Lately I’ve been looking at old photos to think back about some fun times.  I didn’t expect it to be so difficult. 

This picture here is June 2010 at Jill’s Birthday.  I can hardly stand to look at myself. (Ryan actually just walked by and told me “babe you look so big in that picture.  I can see just how much weight you’ve lost now”)

I know my confidence was lacking at this point in time.  I smiled even though I didn’t really feel that a smile proved I was happy but to look back and see just how big I had gotten is a shock even to me.  I feel sad, looking at this photo and thinking about how unhappy I was at that time.
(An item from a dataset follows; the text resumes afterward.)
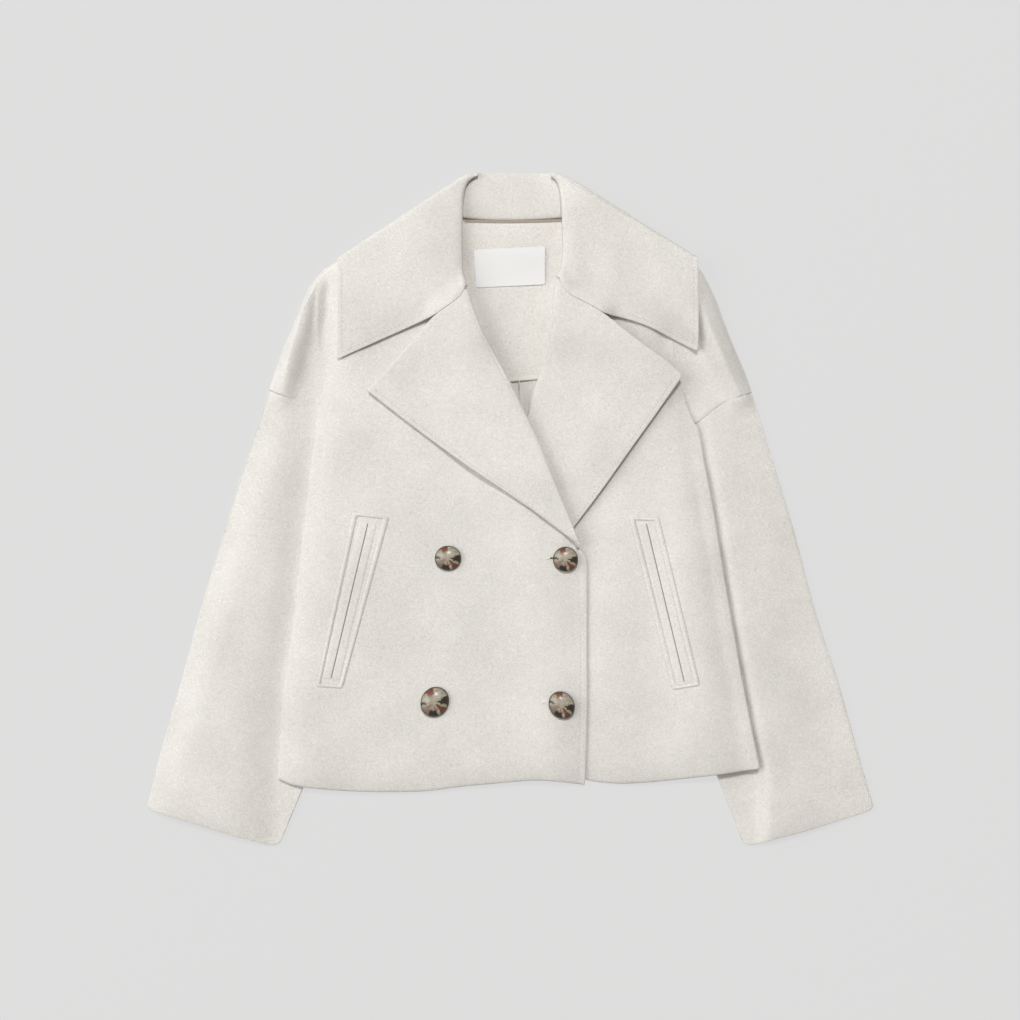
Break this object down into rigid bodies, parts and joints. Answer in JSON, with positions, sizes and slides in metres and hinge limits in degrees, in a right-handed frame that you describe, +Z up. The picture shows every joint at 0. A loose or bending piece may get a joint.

It’s embarrassing to look at these photo’s.  There’s some that are so upsetting to me that I just want to delete them and erase that time from my memory.  Ryan and I took a trip to Hawaii before these pictures at Jill’s Birthday and I remember not wanting to put pictures on Facebook because I was so embarrassed.   If you looked in that photo album of Hawaii you would also notice that 9 out of 10 photos were of Ryan as I was ashamed to have my photo taken.   

The funny thing about being embarrassed of having my photo taken is I love being photographed and, not to sound conceded, but I am very photogenic.  Jen and Emma plan days to just take photos and if you have me on FB you’ve obviously seen many of those photos.  So to get to a point in life where I was embarrassed by the photos I was in and to not want to participate in fun activities because of my weight was a depressing time for me.

I wont delete these ‘heavy day’ photos of me because I am using them as motivation and as a reminder to myself that I don’t want to go back to those days.  I was depressed, unhappy and unhealthy so to keep these photos around will help motivate me on those days I don’t want to work out.

   <—-This is me today

Looking good and feeling great!

 

 

 

 

 

This is me just over a year ago —->

Using photos like this as motivation to keep working out and eating well.